What is truly amazing is how our new life is described here. Our new self, our life as a new creation in Christ, was “created to be like God in true righteousness and holiness.” In other words, we were made righteous so that we could live righteously, not so that we could continually sin and get away with it. Paul asked the Romans, “Shall we go on sinning so that grace may increase? By no means!”(Romans 6:1-2).

What this means is that this new life we’ve been given in Christ has new tendencies. Whereas in our old self, we had a tendency toward sin and selfishness, in this new life we have a tendency toward holiness and righteousness. We’re no longer miserable sinners but glorious saints. Our identity has been radically changed. This new life we’ve been given was designed to be holy. When we are not holy, when we live unrighteous lives, we are living outside of its design. It was created to be righteous.
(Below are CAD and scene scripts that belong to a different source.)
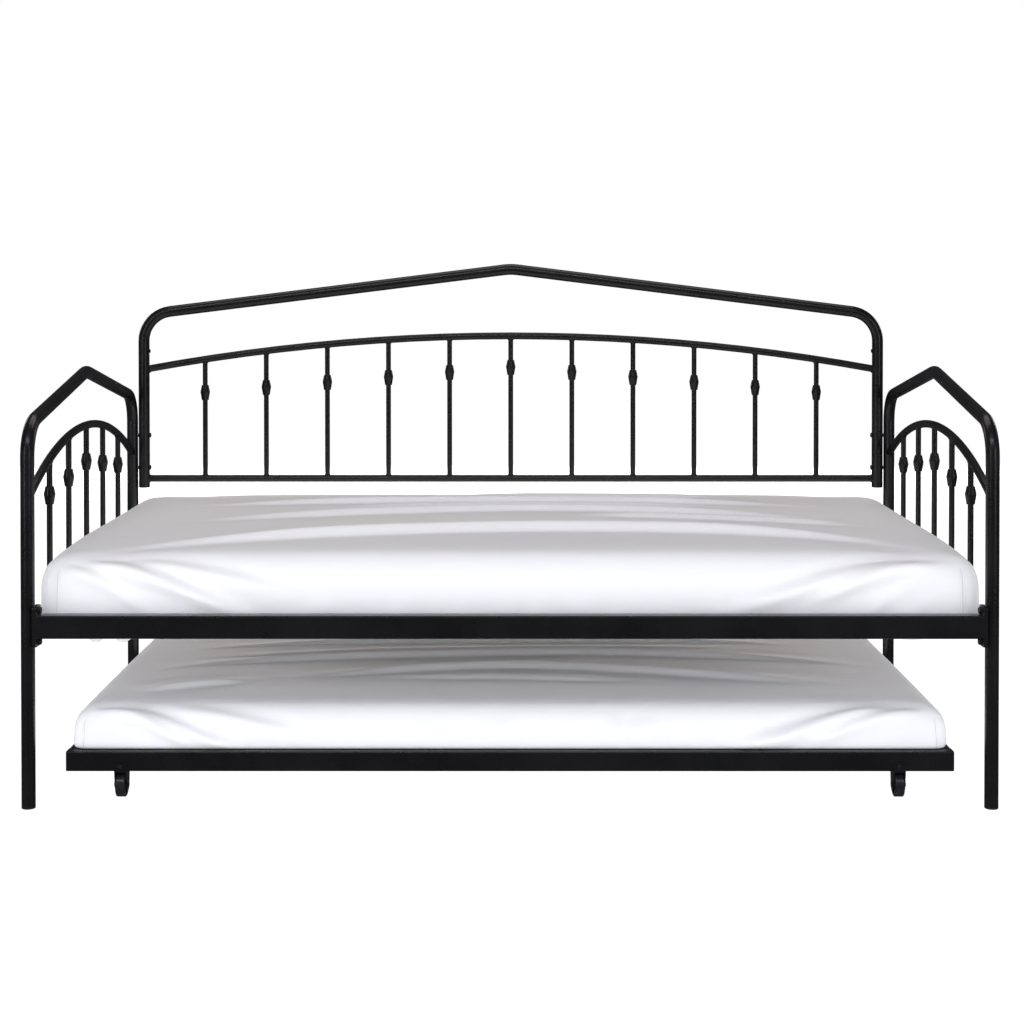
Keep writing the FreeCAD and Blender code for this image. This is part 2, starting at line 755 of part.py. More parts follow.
def bed_slat_places():
    """X of each slat of the bed."""
    return spaced(BED_SLATS, 2 * (SIDE_RAIL_X - LEDGE_END_GAP - SLAT_WIDTH) / (BED_SLATS - 1))


def bed_screw_y():
    """Y of the bed's slat screws, front and back."""
    reach = SIDE_RAIL_INNER_Y - slat_screw_inset()
    return (-reach, reach)


def bed_slats():
    """The slats under the main mattress."""
    reach = SIDE_RAIL_INNER_Y - LEDGE_THICKNESS - SLAT_END_GAP
    low = BED_SLAT_TOP_Z - SLAT_THICKNESS
    return [
        slat(x, -reach, reach, BED_SLAT_TOP_Z,
             [screw_drilling(x, y, low - 1, low + SLAT_THICKNESS / 2) for y in bed_screw_y()])
        for x in bed_slat_places()
    ]


def bed_ledge(front_back):
    """The angle that carries the slats along one side rail, its upright leg rising behind them."""
    top = BED_SLAT_TOP_Z - SLAT_THICKNESS
    foot = top - LEDGE_THICKNESS
    y = front_back * abs(bed_screw_y()[0])
    drillings = [screw_drilling(x, y, foot - 1, top + 1) for x in bed_slat_places()]
    half_length = SIDE_RAIL_X - LEDGE_END_GAP
    face_y = front_back * SIDE_RAIL_INNER_Y
    return ledge(face_y, -front_back, half_length, top, foot, drillings)


def bed_slat_screws():
    """The screws that hold the slats to the ledges."""
    face = BED_SLAT_TOP_Z - SLAT_THICKNESS - LEDGE_THICKNESS
    return [screw_from_below(x, y, face) for x in bed_slat_places() for y in bed_screw_y()]


# ---------- trundle ----------


def caster_places():
    """X, Y of the axle and the direction that faces outwards, for each caster."""
    front = TRUNDLE_FRONT_Y + CASTER_SETBACK
    back = TRUNDLE_BACK_Y - CASTER_SETBACK
    return {
        "front_left": (-CASTER_X, front, -1),
        "front_right": (CASTER_X, front, -1),
        "back_left": (-CASTER_X, back, 1),
        "back_right": (CASTER_X, back, 1),
    }


def caster_rail_face(outward):
    """Y of the outer face of the rail that a caster hangs from."""
    return TRUNDLE_FRONT_Y if outward < 0 else TRUNDLE_BACK_Y


def trundle_rail_x(outward):
    """The front or back rail of the trundle, drilled for its casters."""
    face = caster_rail_face(outward)
    y_low, y_high = sorted((face, face - outward * TRUNDLE_RAIL_DEPTH))
    end = TRUNDLE_X - TRUNDLE_CAP
    tube = box_tube(
        V(-end, y_low, TRUNDLE_RAIL_BOTTOM_Z), V(end, y_high, TRUNDLE_RAIL_TOP_Z),
        X_AXIS, TRUNDLE_RAIL_WALL, TRUNDLE_RAIL_CORNER,
    )
    z = TRUNDLE_RAIL_BOTTOM_Z + CASTER_BOLT_RISE
    drillings = [
        rod(V(x, y_low - 1, z), V(x, y_high + 1, z), M5_SHANK / 2) for x in (-CASTER_X, CASTER_X)
    ]
    drillings += corner_bolt_drillings_y(outward)
    return holes(tube, drillings)


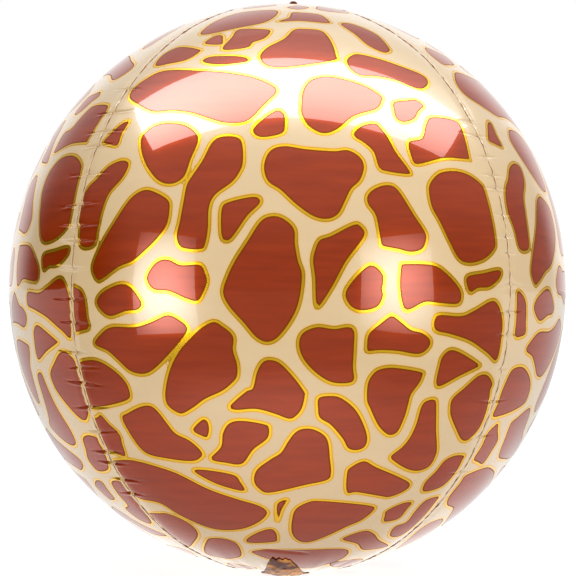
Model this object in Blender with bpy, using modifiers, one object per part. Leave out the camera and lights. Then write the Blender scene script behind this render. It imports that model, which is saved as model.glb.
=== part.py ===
"""Round foil balloon of four printed gores, with its filling neck and crown tip.

Metres, +Z up. The origin is on the ground under the middle of the balloon, and the front gore faces -Y.
The balloon is sealed, so each gore is a solid: the film together with its quarter of the filling.
"""

import math

import bmesh
import bpy
from mathutils import Matrix, Vector

# Driving sizes of the filled balloon
EQUATOR_RADIUS = 0.196  # middle axis to the film, at the widest height
HALF_HEIGHT = 0.200  # centre to either pole
FLAT_RADIUS = 0.026  # spot that the balloon rests on
GORE_COUNT = 4

# Seams: the side gores end on the seam planes, as flanges over the front and back gores
FLANGE_WIDTH = 0.003  # how far the front and back gores reach under them
FLANGE_THICKNESS = 0.0005

# Filling neck, folded flat under the balloon towards the back
NECK_WIDTH = 0.028
NECK_THICKNESS = 0.0007
NECK_START = -0.046  # its gathered end, in front of the flat spot
NECK_LENGTH = 0.122
NECK_FLARE = 0.006  # how much wider each side is at the free end
NECK_CORNER = 0.004

# Crown tip, where the four flanges end at the top
TIP_WIDTH = 0.006
TIP_HEIGHT = 0.003
TIP_THICKNESS = 0.0008
TIP_CORNER = 0.0012

# Gap between pieces that touch
CLEARANCE = 0.0003

# Fineness of the turned and rounded shapes
STEPS_AROUND = 60
STEPS_POLE_TO_POLE = 40
STEPS_A_CORNER = 6

CENTRE_HEIGHT = HALF_HEIGHT * math.sqrt(1 - (FLAT_RADIUS / EQUATOR_RADIUS) ** 2)
CROWN_HEIGHT = CENTRE_HEIGHT + HALF_HEIGHT
CUTTER_REACH = 2 * (EQUATOR_RADIUS + HALF_HEIGHT)
MERGE_DISTANCE = 0.00001

# Gores, named by the way they face, and which of them carry the flanges
GORES = (("front", False), ("right", True), ("back", False), ("left", True))
FIRST_FACING = math.radians(-90)


def clear_scene():
    for obj in list(bpy.data.objects):
        bpy.data.objects.remove(obj, do_unlink=True)


def new_collection(name, hidden=False):
    collection = bpy.data.collections.new(name)
    collection.hide_render = hidden
    bpy.context.scene.collection.children.link(collection)
    return collection


def new_object(name, data, collection, material=None):
    obj = bpy.data.objects.new(name, data)
    collection.objects.link(obj)
    if material:
        data.materials.append(material)
    return obj


def film_material(name, colour, roughness, metallic):
    material = bpy.data.materials.new(name)
    material.use_nodes = True
    shader = material.node_tree.nodes["Principled BSDF"]
    shader.inputs["Base Color"].default_value = (*colour, 1)
    shader.inputs["Roughness"].default_value = roughness
    shader.inputs["Metallic"].default_value = metallic
    return material


def turned_body(name, grown, floor, collection, material=None):
    """The whole balloon as one turned solid, its film moved out by grown, and cut flat at the height floor."""
    radius = EQUATOR_RADIUS + grown
    half_height = HALF_HEIGHT + grown
    lowest = math.acos((floor - CENTRE_HEIGHT) / half_height)
    profile = []
    for step in range(STEPS_POLE_TO_POLE + 1):
        angle = lowest * step / STEPS_POLE_TO_POLE
        profile.append((radius * math.sin(angle), 0, CENTRE_HEIGHT + half_height * math.cos(angle)))
    profile.append((0, 0, floor))
    mesh = bpy.data.meshes.new(name)
    mesh.from_pydata(profile, [(n, n + 1) for n in range(len(profile) - 1)], [])
    body = new_object(name, mesh, collection, material)
    screw = body.modifiers.new("Turn", "SCREW")
    screw.steps = STEPS_AROUND
    screw.render_steps = STEPS_AROUND
    screw.use_merge_vertices = True
    screw.merge_threshold = MERGE_DISTANCE
    return body


def wedge_cutter(name, facing, widened, collection):
    """A wedge between two seam planes, its walls moved outwards by widened.

    Its edge is cut off flat just short of the middle axis, clear of the wedge opposite.
    """
    half_angle = math.pi / GORE_COUNT
    apex = -widened / math.sin(half_angle)
    near = CLEARANCE / 2
    near_half = (near - apex) * math.tan(half_angle)
    far_half = (CUTTER_REACH - apex) * math.tan(half_angle)
    outline = ((near, -near_half), (CUTTER_REACH, -far_half), (CUTTER_REACH, far_half), (near, near_half))
    cutter_mesh = bpy.data.meshes.new(name)
    build = bmesh.new()
    floor = build.faces.new([build.verts.new((*point, -CUTTER_REACH)) for point in outline])
    raised = bmesh.ops.extrude_face_region(build, geom=[floor])["geom"]
    lifted = [part for part in raised if isinstance(part, bmesh.types.BMVert)]
    bmesh.ops.translate(build, verts=lifted, vec=(0, 0, 2 * CUTTER_REACH))
    bmesh.ops.recalc_face_normals(build, faces=build.faces)
    build.to_mesh(cutter_mesh)
    build.free()
    cutter = new_object(name, cutter_mesh, collection)
    cutter.rotation_euler.z = facing
    hide(cutter)
    return cutter


def hide(guide):
    guide.hide_render = True
    guide.display_type = "WIRE"


def add_boolean(obj, operation, other):
    boolean = obj.modifiers.new(other.name, "BOOLEAN")
    boolean.operation = operation
    boolean.object = other


def rounded_outline(corners, radii):
    """The closed outline through corners, each rounded by an arc of its own radius."""
    outline = []
    for n, corner in enumerate(corners):
        here = Vector(corner)
        before = (Vector(corners[n - 1]) - here).normalized()
        after = (Vector(corners[(n + 1) % len(corners)]) - here).normalized()
        if not radii[n]:
            outline.append(here)
            continue
        half = before.angle(after) / 2
        centre = here + (before + after).normalized() * radii[n] / math.sin(half)
        start = here + before * radii[n] / math.tan(half)
        turn = math.pi - 2 * half
        for step in range(STEPS_A_CORNER + 1):
            swing = Matrix.Rotation(turn * step / STEPS_A_CORNER, 2)
            outline.append(centre + swing @ (start - centre))
    return outline


def plate(name, outline, thickness, collection, material=None):
    """A flat plate on z = 0 with the given outline."""
    curve = bpy.data.curves.new(name + "_outline", "CURVE")
    curve.dimensions = "2D"
    curve.fill_mode = "BOTH"
    curve.extrude = thickness / 2
    spline = curve.splines.new("POLY")
    spline.points.add(len(outline) - 1)
    for point, place in zip(spline.points, outline):
        point.co = (*place, 0, 1)
    spline.use_cyclic_u = True
    guide = new_object(name + "_guide", curve, collection)
    guide.location.z = thickness / 2
    bpy.context.view_layer.update()
    graph = bpy.context.evaluated_depsgraph_get()
    mesh = bpy.data.meshes.new_from_object(guide.evaluated_get(graph))
    mesh.transform(guide.matrix_world)
    mesh.name = name
    bpy.data.objects.remove(guide, do_unlink=True)
    build = bmesh.new()
    build.from_mesh(mesh)
    bmesh.ops.remove_doubles(build, verts=build.verts, dist=MERGE_DISTANCE)
    bmesh.ops.recalc_face_normals(build, faces=build.faces)
    build.to_mesh(mesh)
    build.free()
    return new_object(name, mesh, collection, material)


def neck_outline(grown):
    """The neck seen from above, its free end flared, with grown added all round."""
    near = NECK_START - grown
    far = NECK_START + NECK_LENGTH + grown
    half_near = NECK_WIDTH / 2 + grown
    half_far = half_near + NECK_FLARE
    corners = ((half_near, near), (half_far, far), (-half_far, far), (-half_near, near))
    return rounded_outline(corners, [NECK_CORNER + grown] * len(corners))


def build_neck(parts, material):
    return plate("filling_neck", neck_outline(0), NECK_THICKNESS, parts, material)


def build_neck_seat(cutters):
    """The room that the folded neck takes up under the gores."""
    seat = plate("neck_seat", neck_outline(CLEARANCE), NECK_THICKNESS + 2 * CLEARANCE, cutters)
    seat.location.z = -CLEARANCE
    hide(seat)
    return seat


def build_tip(parts, material):
    half = TIP_WIDTH / 2
    corners = ((-half, 0), (half, 0), (half, TIP_HEIGHT), (-half, TIP_HEIGHT))
    outline = rounded_outline(corners, (0, 0, TIP_CORNER, TIP_CORNER))
    tip = plate("crown_tip", outline, TIP_THICKNESS, parts, material)
    tip.rotation_euler.x = math.radians(90)
    tip.location = (0, TIP_THICKNESS / 2, CROWN_HEIGHT + FLANGE_THICKNESS + 2 * CLEARANCE)
    return tip


def build_gores(parts, cutters, material):
    """The side gores end at the seams. Front and back gores reach past them, under the side gores' flanges."""
    lap = FLANGE_THICKNESS + CLEARANCE
    seat = build_neck_seat(cutters)
    covered = []
    for n, (side, flanged) in enumerate(GORES):
        if flanged:
            continue
        facing = FIRST_FACING + n * 2 * math.pi / GORE_COUNT
        room = turned_body(side + "_room", CLEARANCE, -CLEARANCE, cutters)
        add_boolean(room, "INTERSECT", wedge_cutter(side + "_room_wedge", facing, FLANGE_WIDTH + CLEARANCE, cutters))
        hide(room)
        covered.append(room)
    for n, (side, flanged) in enumerate(GORES):
        facing = FIRST_FACING + n * 2 * math.pi / GORE_COUNT
        gore = turned_body("gore_" + side, lap if flanged else 0, 0, parts, material)
        widened = 0 if flanged else FLANGE_WIDTH
        add_boolean(gore, "INTERSECT", wedge_cutter(side + "_wedge", facing, widened, cutters))
        if flanged:
            for room in covered:
                add_boolean(gore, "DIFFERENCE", room)
        add_boolean(gore, "DIFFERENCE", seat)


def main():
    clear_scene()
    parts = new_collection("foil_balloon")
    cutters = new_collection("cutters", hidden=True)
    printed = film_material("printed_film", (0.62, 0.36, 0.19), 0.18, 0.45)
    plain = film_material("plain_film", (0.80, 0.70, 0.50), 0.22, 0.60)
    build_gores(parts, cutters, printed)
    build_neck(parts, plain)
    build_tip(parts, plain)


main()
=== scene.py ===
import math

import bpy
import numpy as np
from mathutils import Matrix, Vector


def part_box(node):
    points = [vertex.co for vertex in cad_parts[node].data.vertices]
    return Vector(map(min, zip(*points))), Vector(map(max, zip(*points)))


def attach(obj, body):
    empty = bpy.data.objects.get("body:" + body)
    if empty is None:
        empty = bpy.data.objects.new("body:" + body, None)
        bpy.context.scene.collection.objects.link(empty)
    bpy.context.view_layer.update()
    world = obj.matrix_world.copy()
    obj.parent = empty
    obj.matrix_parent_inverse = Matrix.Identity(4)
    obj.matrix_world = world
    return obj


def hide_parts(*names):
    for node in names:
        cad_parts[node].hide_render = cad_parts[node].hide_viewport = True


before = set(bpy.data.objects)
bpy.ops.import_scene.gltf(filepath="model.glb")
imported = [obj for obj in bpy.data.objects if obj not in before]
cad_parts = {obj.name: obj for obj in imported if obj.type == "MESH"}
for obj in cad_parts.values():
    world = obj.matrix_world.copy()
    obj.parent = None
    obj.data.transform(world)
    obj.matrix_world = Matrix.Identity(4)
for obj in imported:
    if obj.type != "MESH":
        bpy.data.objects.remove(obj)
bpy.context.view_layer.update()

# Sizes of the balloon, from the solids
HALF_HEIGHT = 0.200
EQUATOR_RADIUS = -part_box("gore_front")[0][1]
CROWN_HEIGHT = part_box("gore_front")[1][2]
CENTRE_HEIGHT = CROWN_HEIGHT - HALF_HEIGHT
SEMI_AXES = np.array((EQUATOR_RADIUS, EQUATOR_RADIUS, HALF_HEIGHT))
MM = 0.001

# The photo's view: picture size and the balloon's middle in pixels, focal length in pixels
PICTURE = 576
MIDDLE_X = 287.5
MIDDLE_Y = 288.8
FOCAL_PIXELS = 1735
CAMERA_DISTANCE = 1.235
CAMERA_AZIMUTH = math.radians(-1)
SENSOR_WIDTH = 36
CAMERA_PLACE = np.array((math.sin(CAMERA_AZIMUTH), -math.cos(CAMERA_AZIMUTH), 0)) * CAMERA_DISTANCE
CAMERA_RIGHT = np.array((math.cos(CAMERA_AZIMUTH), math.sin(CAMERA_AZIMUTH), 0))
CAMERA_AHEAD = np.array((-math.sin(CAMERA_AZIMUTH), math.cos(CAMERA_AZIMUTH), 0))
UP = np.array((0, 0, 1))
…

When I take my son to the batting cage, the purpose of me putting the coins in and paying for all of those balls to be pitched to him is so that he will hit them. At the batting cage there are no strikes being tallied. All the strikes have been paid for. They don’t exist anymore. But they weren’t removed so that my son could stand there and miss ball after ball. They weren’t removed so that he could earn a “walk” to first base. The whole reason strikes were removed was so that he would get to a place where he could hit every ball that comes at him.

Our sin was totally removed by Jesus’s death on the cross and resurrection from the grave. But our sin wasn’t removed so we could keep sinning and not care about it. Our sin was removed so that we could finally live holy. Not only were we made holy by Christ, but His grace enables us to live holy. His grace not only wipes our slate clean, but it empowers us to live righteous lives that would otherwise be impossible.